No creo, como dice Rebordinos, que debería enseñarse en las escuelas, donde harán mucho mejor en ver los de Iñaki Arteta (no se pierdan Trece entre mil o El infierno vasco) en vez de escuchar a Josu Ternera, que casi nunca contesta a lo que se le pregunta, se pasa el rato echando balones fuera y trata de plantear un “conflicto” en el que, desgraciadamente, no tuvieron más remedio que matar.
Se queja Ternera de que matar no es agradable para nadie, con lo que resulta que ellos también sufrían. Y ahora, tiene que cargar con esa “mochila”. Los psicópatas de Hare con frecuencia también se quejan del “trabajo” que les dan sus delitos como si el esfuerzo también mereciera un reconocimiento.
Medem ‘reloaded’
Los veteranos del Festival de San Sebastián recordarán la edición de hace veinte años en la que Julio Medem y La pelota vasca crearon un escándalo de proporciones espectaculares. En aquel 2003 la banda terrorista aún mataba y la sangre de sus más de 850 asesinatos estaba más fresca. Hablar de un “conflicto” en el que hay dos partes enfrentadas al mismo nivel moral no era la manera de pasar página.

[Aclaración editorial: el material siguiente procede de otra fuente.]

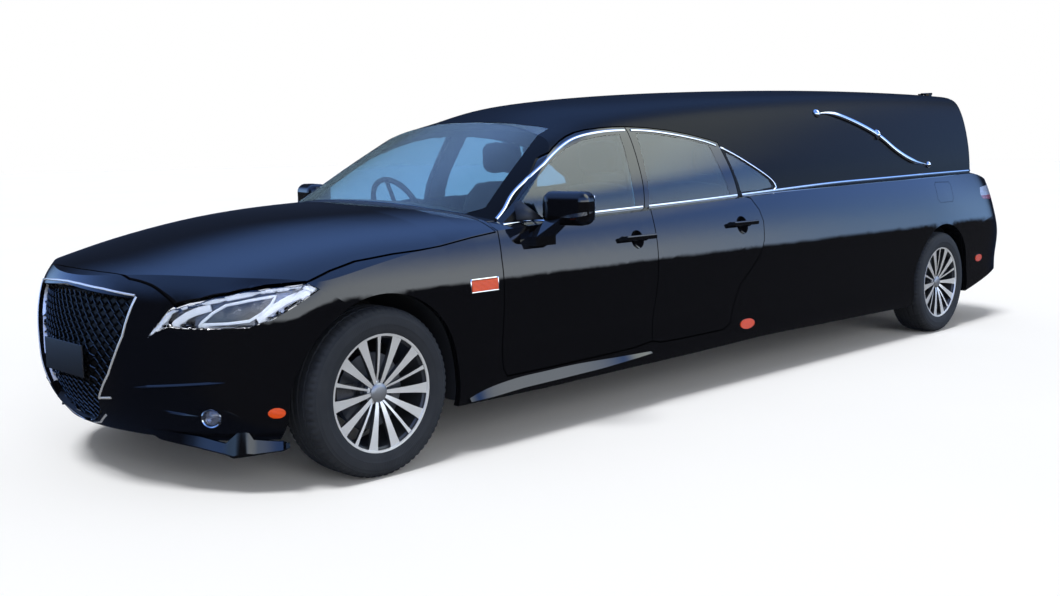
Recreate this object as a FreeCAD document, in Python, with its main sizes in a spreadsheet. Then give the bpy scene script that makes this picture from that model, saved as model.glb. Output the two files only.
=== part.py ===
"""Stretched four-door hearse, standing on its wheels.

Axes: nose toward -X, tail toward +X, left side toward -Y, +Z up from the ground.
Tables give stations in millimetres behind the front axle, half widths and heights.
"""
import FreeCAD, Part
import itertools
import math
import os
from FreeCAD import Vector, Placement, Rotation

SIZES = [
    ("wheelbase", 4670, "front axle to rear axle"),
    ("front_overhang", 870, "nose to front axle"),
    ("rear_overhang", 1105, "rear axle to tail"),
    ("body_half_width", 900, "centre plane to the widest point of the side"),
    ("roof_height", 1608, "ground to the top of the coach roof"),
    ("track", 1550, "between the tyre centre planes"),
    ("tyre_radius", 334, "outer radius of the tyre"),
    ("tyre_width", 215, "section width of the tyre"),
    ("rim_radius", 233, "radius of the rim flange"),
    ("rim_width", 196, "between the rim flanges"),
    ("arch_radius", 389, "radius of the wheel arch openings"),
    ("well_depth", 455, "centre plane to the inner wall of the wheel wells"),
    ("kingpin_offset", 40, "tyre centre plane to the steering axis"),
    ("spindle_radius", 22, "radius of the wheel spindles"),
    ("pin_radius", 11, "radius of the steering pins"),
    ("running_clearance", 0.06, "radial play of pins and spindles"),
    ("disc_radius", 150, "radius of the brake discs"),
    ("door_depth", 80, "thickness of the doors below the belt"),
    ("frame_depth", 24, "thickness of the window frames"),
    ("side_depth", 112, "thickness of the body sides"),
    ("pillar_depth", 42, "thickness of roof and pillars"),
    ("panel_depth", 30, "thickness of bonnet, fenders and bumpers"),
    ("seal_gap", 6, "gap between a closed panel and its opening"),
    ("glass_depth", 5, "thickness of the glass"),
    ("seat_gap", 0.4, "play between a closed panel and its striker or buffer"),
    ("lamp_depth", 60, "depth of the front and rear lamps"),
    ("lamp_gap", 0.3, "gap round the lamps and markers"),
    ("marker_depth", 10, "depth of the side markers in the skin"),
    ("marker_rise", 4, "height of the side markers over the skin"),
    ("bar_rise", 20, "height of the landau bars over the skin"),
    ("bar_depth", 12, "thickness of the landau bars"),
    ("gate_pin_radius", 4, "radius of the tailgate hinge pins"),
    ("slat_pitch", 37, "spacing of the grille slats"),
    ("slat_height", 15, "height of the grille slats"),
    ("floor_height", 215, "ground to the underside of the floor"),
    ("floor_depth", 40, "thickness of the floor"),
    ("deck_height", 560, "ground to the top of the casket deck"),
    ("casket_bay_start", 2900, "front axle to the partition of the load space"),
    ("engine_length", 620, "length of the engine block"),
    ("engine_width", 560, "width of the engine block"),
    ("engine_height", 520, "height of the engine block"),
    ("tank_length", 820, "length of the fuel tank"),
    ("tank_width", 600, "width of the fuel tank"),
    ("tank_height", 190, "height of the fuel tank"),
    ("pipe_radius", 30, "radius of the exhaust pipe"),
    ("silencer_length", 520, "length of the rear silencer"),
]

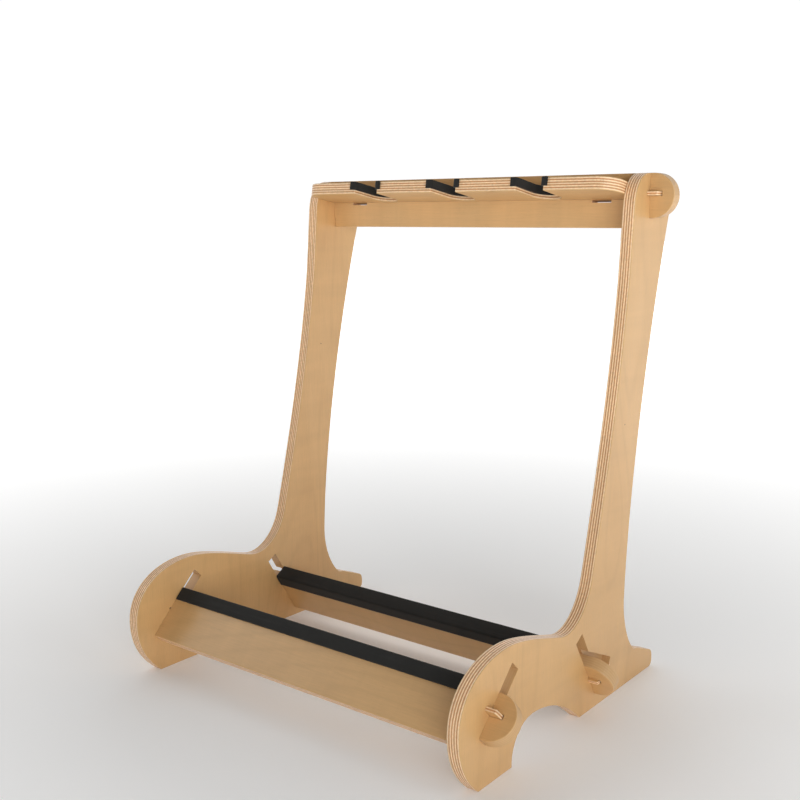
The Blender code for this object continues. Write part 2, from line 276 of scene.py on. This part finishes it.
def dressBoard(nodeName, board):
    # gives a CAD node its own plywood, with the veneers laid from its front face
    up = Euler(board["turn"]).to_matrix() @ Vector((0.0, 0.0, 1.0))
    look = dict(board, place=up * faceSpan(nodeName, up))
    material = birchPly(nodeName + "_birch_ply", look)
    for slot in nodes[nodeName].material_slots:
        slot.material = material


thickPly = {"thick": 0.018, "veneer": 0.0009, "plies": 9}
sidePanels = {
    **thickPly,
    "turn": (degrees(180), degrees(-90), 0.0),      # grain runs up the panel
    "seeds": {"side_panel_right": 2.4, "side_panel_left": 31.7},
    "quiet": 0.95,
    "slots": (                                      # (y, z) of each slot's middle
        {"middle": (-0.1650, 0.1021), "lean": degrees(45.0), "long": 0.1035, "wide": 0.0226},
        {"middle": (0.0508, 0.0688), "lean": degrees(122.2), "long": 0.1095, "wide": 0.0226},
        {"middle": (0.0784, 0.0643), "lean": degrees(-24.0), "long": 0.0760, "wide": 0.0226},
        {"middle": (0.1955, 0.7000), "lean": degrees(90.0), "long": 0.0800, "wide": 0.0226},
    ),
    "knots": {
        "side_panel_right": ((0.2925, 0.135, 0.385, 0.0014), (0.2925, -0.165, 0.052, 0.0011)),
        "side_panel_left": ((-0.2745, -0.1923, 0.0891, 0.0022), (-0.2745, 0.148, 0.455, 0.0013)),
    },
}
for name, seed in sidePanels["seeds"].items():
    dressBoard(name, dict(sidePanels, seed=seed, knots=sidePanels["knots"][name]))
print("side panels done")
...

Y ese fue el problema del documental de Medem, que igualaba, mediante un montaje paralelo, el sufrimiento de las víctimas y el de los familiares de etarras que debían recorrer media España para visitar a sus seres queridos en prisión.
No me llame Ternera, de Jordi Évole, no se equivoca en este sentido. Évole es más listo y comienza su documental con el mencionado Francisco Ruiz, el policía municipal de Galdakao que fue tiroteado en 1976 por la banda criminal cuando protegía al alcalde Víctor Legorburu, que murió en el acto.
Lo peor, cuenta Ruiz, no fueron los disparos ni vivir con metralla en el cuerpo sino la forma en que la sociedad vasca le dio la espalda al él y a su familia y comenzó a tratarlo como un apestado. Esa revictimización, la expulsión de facto de miles de personas del País Vasco, merece mucha más atención que lo que tenga que decir Ternera que, de algún modo, no deja de explotar también el atractivo que ejerce el mal, como queda claro al ver la abundante oferta de true crime en plataformas.
La gran exclusiva del documental, ya adelantada, es que Ternera confiesa ante la cámara haber participado en este atentado y en el de Carrero Blanco. Évole, además, ve con Ruiz el vídeo de la larga entrevista al etarra, que dura hora y media.
El criminal habla como un político, no muy dotado de luces, y cuando reconoce “errores” como el atroz asesinato de Miguel Ángel Blanco da la impresión de que se refiere a errores estratégicos y no tanto morales. Por mucho que diga que “lamenta” el dolor de las víctimas, parece claro que para él no son más que peones de un juego de ajedrez macabro cuya vida tiene el mismo valor que un alfil de madera.
Lo mismo ocurre con la terrorista Yoyes, amiga suya, de la que dice que si se tomó la decisión de matarla cuando abandonó la banda debió de ser “por algo”. De la matanza de Hipercor en Barcelona, en la que hubo 21 muertos en 1987, culpa a la policía por no haber desalojado el aparcamiento cuando se dio el aviso de amenaza de bomba. Lo mismo en las masacres de Zaragoza (11 muertos, entre ellos cinco niñas, en 1987) y Vic (10 muertos, 5 menores, en 1991), donde la culpa fue de la Guardia Civil por tener a las familias durmiendo en los cuarteles. Ternera es tan maléfico, y tan mentiroso, que escucharle duele.